Dia menyebutkan umbi bawang yang dihasilkan ukurannya lebih besar, warna merah mengkilat, lebih keras, dan hasilnya lebih banyak. Jika biasanya per hektare menghasilkan 8-10 ton bawang dengan pupuk kimia, maka dengan pupuk organik bisa menghasilkan sekitar 12-13 ton per ha.
Harga jual panenan bawang merah kali ini diakui Juwari cukup menguntungkan karena di pasaran dihargai Rp25.000 hingga Rp30.000 per kilogram. Harga tersebut jauh di atas harga break event poin (BEP) atau harga balik modal petani yang menurutnya hanya Rp9.700 per kilogram. “Harganya terbilang bagus, mudah-mudahan bisa stabil begini,” ucapnya senang.
Juwari menambahkan bahwa kendala utama yang dihadapi petani setempat adalah keterbatasan ketersediaan pupuk kandang yang tidak sebanding dengan luasan lahan bawang merah.
Ia mengatakan kebutuhan pupuk kandang tiap 1.000 meter persegi mencapai dua hingga tiga ton. Untuk memenuhi kebutuhan pupuk kandang, petani harus mendatangkan dari luar daerah.
Kami berharap dalam masa tanam Agustus nanti ada bantuan pupuk organik dari Pemerintah,” ujar Juwari. Sementara untuk air irigasi di wilayah perbukitan, saat ini sudah teratasi dengan adanya 517 embung dan sumur di sekitar lahan.
Kepala Dinas Pertanian dan Ketahanan Pangan DIY, Arofah Nur Indriyani mengajak petani dan petugas untuk terus mengembangkan model budidaya bawang merah organik.

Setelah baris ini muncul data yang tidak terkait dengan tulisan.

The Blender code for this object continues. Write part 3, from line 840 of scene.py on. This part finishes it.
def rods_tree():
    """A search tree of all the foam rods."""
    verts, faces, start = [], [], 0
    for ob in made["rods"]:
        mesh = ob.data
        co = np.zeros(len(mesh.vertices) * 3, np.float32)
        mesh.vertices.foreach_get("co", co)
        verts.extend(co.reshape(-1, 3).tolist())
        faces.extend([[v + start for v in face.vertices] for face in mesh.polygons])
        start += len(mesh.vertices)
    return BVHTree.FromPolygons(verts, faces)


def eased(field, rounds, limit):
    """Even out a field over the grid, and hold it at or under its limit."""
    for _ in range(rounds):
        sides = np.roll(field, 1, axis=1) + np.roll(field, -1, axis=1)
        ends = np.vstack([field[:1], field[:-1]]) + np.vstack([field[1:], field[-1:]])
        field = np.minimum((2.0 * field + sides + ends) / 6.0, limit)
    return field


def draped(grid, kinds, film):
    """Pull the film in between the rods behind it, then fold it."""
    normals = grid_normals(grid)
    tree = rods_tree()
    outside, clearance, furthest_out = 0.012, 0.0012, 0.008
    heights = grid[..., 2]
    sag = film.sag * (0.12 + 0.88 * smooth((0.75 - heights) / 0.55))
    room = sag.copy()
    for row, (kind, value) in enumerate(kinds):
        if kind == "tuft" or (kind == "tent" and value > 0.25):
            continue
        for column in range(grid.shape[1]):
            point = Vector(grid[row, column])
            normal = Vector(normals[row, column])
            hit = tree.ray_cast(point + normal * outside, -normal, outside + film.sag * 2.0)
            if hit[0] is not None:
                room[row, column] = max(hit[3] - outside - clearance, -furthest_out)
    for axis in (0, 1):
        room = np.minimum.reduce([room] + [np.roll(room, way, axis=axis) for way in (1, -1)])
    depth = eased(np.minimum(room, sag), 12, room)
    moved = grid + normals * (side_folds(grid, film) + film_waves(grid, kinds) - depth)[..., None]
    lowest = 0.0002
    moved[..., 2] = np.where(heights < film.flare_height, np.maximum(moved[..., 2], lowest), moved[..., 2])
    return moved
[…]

“Petugas kami selama ini intensif mengawal petani, bahkan membantu melakukan penyemprotan pestisida hayati rutin setiap minggu,” kata Arofah.
Bupati Bantul, Suharaono, mengatakan Pemkab terus berupaya membantu petani termasuk petani bawang merah di Nawungan. Bupati meminta Dinas Pertanian, Pangan, Kelautan dan Perikanan (DPPKP) Bantul untuk mengalokasikan anggaran kebutuhan pupuk dan air untuk petani bawang merah.

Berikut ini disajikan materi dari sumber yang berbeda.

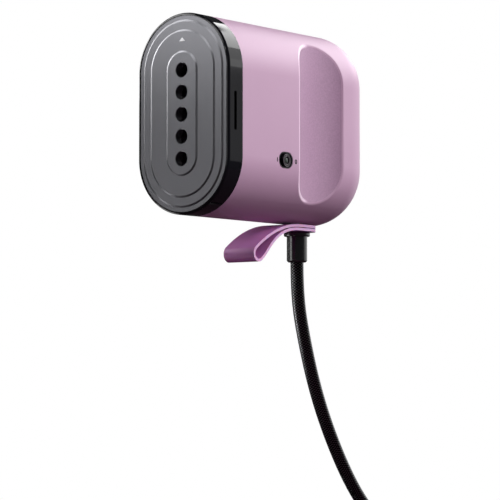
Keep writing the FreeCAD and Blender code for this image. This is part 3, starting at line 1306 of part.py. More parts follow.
def make_screws():
    """The head, chassis and clamp screws."""
    screw_group("head_screws", head_screw_places(FLANGE_REAR), "-y", f"{FLANGE_REAR} - {PLATE_BACK} + 1.5",
                SCREW_RADIUS, SCREW_HEAD, SCREW_HEAD_THICK)
    screw_group("chassis_screws", boss_places(CHASSIS_FRONT), "+y", "dim.chassis_thick + 12",
                SCREW_RADIUS, SCREW_HEAD, SCREW_HEAD_THICK)
    screw_group("clamp_screws", clamp_screw_places(), "+y", "14", SCREW_RADIUS, SCREW_HEAD,
                SCREW_HEAD_THICK)


def check_document():
    """Stop if a feature failed, a cut removed nothing or a piece isn't a valid solid."""
    for item in doc.Objects:
        faults = [state for state in item.State if state in ("Invalid", "Error")]
        if faults:
            raise RuntimeError(f"{item.Name} is {faults}")
        if item.TypeId == "Part::Cut" and item.Base.Shape.Volume - item.Shape.Volume < 1e-6:
            raise RuntimeError(f"{item.Name} removed nothing")
    for name, item in nodes.items():
        shape = item.Shape
        if shape.isNull() or not shape.isValid() or not shape.Solids:
            raise RuntimeError(f"{name} isn't a valid solid")


def write_parts():
    os.makedirs(OUT, exist_ok=True)
    for name, item in nodes.items():
        shape = item.Shape
        print(f"{name}: {len(shape.Solids)} solids, {shape.Volume:.0f} mm3")
        shape.exportStep(os.path.join(OUT, name + ".step"))


def main():
    fill_sheet()
    for make in (make_sole_plate, make_head_band, make_gaskets, make_steam_chamber, make_heater,
                 make_sensors,
                 make_body_shell, make_grip_pads, make_switch, make_filler, make_chassis, make_heat_shield,
                 make_tank, make_pump, make_hoses, make_board, make_wiring, make_bush, make_cord_anchor,
                 make_strap, make_cord, make_cord_coil, make_coil_tie, make_plug, make_screws):
        make()
    doc.recompute()
    check_document()
    write_parts()


main()
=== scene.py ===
"""A small hand-held garment steamer: looks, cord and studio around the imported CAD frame.

Metres, +Z up. The sole plate faces -Y, the power switch is on the +X side and the filler bung on the -X side.
"""
import json
import math

import bmesh
import bpy
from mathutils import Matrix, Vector
from mathutils.bvhtree import BVHTree


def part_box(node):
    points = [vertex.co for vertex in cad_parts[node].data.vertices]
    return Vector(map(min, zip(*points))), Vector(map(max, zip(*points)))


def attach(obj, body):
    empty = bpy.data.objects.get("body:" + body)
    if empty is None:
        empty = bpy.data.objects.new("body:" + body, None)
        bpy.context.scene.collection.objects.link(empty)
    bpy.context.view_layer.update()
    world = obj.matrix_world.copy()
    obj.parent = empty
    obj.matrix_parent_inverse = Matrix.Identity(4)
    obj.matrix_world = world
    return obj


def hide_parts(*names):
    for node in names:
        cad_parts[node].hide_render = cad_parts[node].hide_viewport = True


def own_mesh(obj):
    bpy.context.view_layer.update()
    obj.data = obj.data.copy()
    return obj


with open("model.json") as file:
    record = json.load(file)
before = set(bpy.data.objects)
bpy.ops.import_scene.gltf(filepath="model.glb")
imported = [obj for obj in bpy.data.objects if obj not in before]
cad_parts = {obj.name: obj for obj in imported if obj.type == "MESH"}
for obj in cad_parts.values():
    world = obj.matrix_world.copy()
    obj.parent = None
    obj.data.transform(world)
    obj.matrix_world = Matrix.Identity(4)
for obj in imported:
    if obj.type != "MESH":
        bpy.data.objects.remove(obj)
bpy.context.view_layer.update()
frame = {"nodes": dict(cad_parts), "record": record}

MM = 0.001
NODES = frame["nodes"]


def link_piece(name, data):
    """An object for a mesh, a curve, a lamp or a camera."""
    made = bpy.data.objects.new(name, data)
    bpy.context.collection.objects.link(made)
    return made


# Camera.

CAMERA_AT = Vector((0.788875, -1.044874, -0.146856))
CAMERA_TARGET = Vector((0.001014, -0.025449, -0.068703))
CAMERA_LENS = 172.8
CAMERA_SENSOR = 36.0
CAMERA_CLIP = (0.05, 50)


def make_camera():
    """The camera, at the photograph's place."""
    data = bpy.data.cameras.new("camera")
    data.sensor_width = CAMERA_SENSOR
    data.lens = CAMERA_LENS
    data.clip_start, data.clip_end = CAMERA_CLIP
    camera = link_piece("camera", data)
    camera.location = CAMERA_AT
    camera.rotation_euler = (CAMERA_TARGET - CAMERA_AT).to_track_quat("-Z", "Y").to_euler()
    bpy.context.scene.camera = camera


# Shader helpers. A value is a number, a colour or the output of another node.

def new_material(name):
    """A node material with a Principled shader."""
    made = bpy.data.materials.new(name)
    made.use_nodes = True
    tree = made.node_tree
    return made, tree, tree.nodes["Principled BSDF"]


def add(tree, kind, **values):
    """A node with its sockets set by name and its settings by attribute."""
    made = tree.nodes.new("ShaderNode" + kind)
    for key, value in values.items():
        if hasattr(made, key):
            setattr(made, key, value)
        else:
            made.inputs[key.replace("_", " ")].default_value = value
    return made


def feed(tree, socket, value):
    """Give a socket its value."""
    if isinstance(value, bpy.types.NodeSocket):
        tree.links.new(value, socket)
    elif isinstance(value, tuple):
        socket.default_value = (*value, 1)
    else:
        socket.default_value = value


def math_node(tree, operation, *values, clamp=False):
    """The result of one step of arithmetic."""
    made = add(tree, "Math", operation=operation, use_clamp=clamp)
    for socket, value in zip(made.inputs, values):
        feed(tree, socket, value)
    return made.outputs[0]


def split(tree, vector):
    """The X, Y and Z of a vector."""
    made = add(tree, "SeparateXYZ")
    tree.links.new(vector, made.inputs[0])
    return tuple(made.outputs)


def object_coordinates(tree):
    """Where a point lies on the object."""
    return add(tree, "TexCoord").outputs["Object"]


def noise(tree, vector, scale, detail, roughness=0.5):
    """A cloudy pattern."""
    made = add(tree, "TexNoise", Scale=scale, Detail=detail, Roughness=roughness)
    tree.links.new(vector, made.inputs["Vector"])
    return made.outputs["Fac"]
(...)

Suharsono juga menjamin harga bawang merah tetap stabil. Bahkan jika harga anjlok saat panen raya Pemkab siap membelinya. “Bukan hanya bawang merah, produk pertanian lainnya juga kami beli. Saya tidak ingin mendengar ada petani Bantul merugi,” ucap Suharsono.
Selain itu, Kementan juga gencar menyosialisasikan penggunaan benih bawang merah asal biji atau dikenal dengan TSS. Langkah tersebut dilakukan sebagai salah satu alternatif solusi mengefisienkan biaya produksi di tengah mahalnya harga benih umbi saat ini.
“Melalui budidaya organik seperti yang dilakukan petani Bantul serta efisiensi biaya produksi, harapannya petani bawang merah bisa makin sejahtera,” katanya.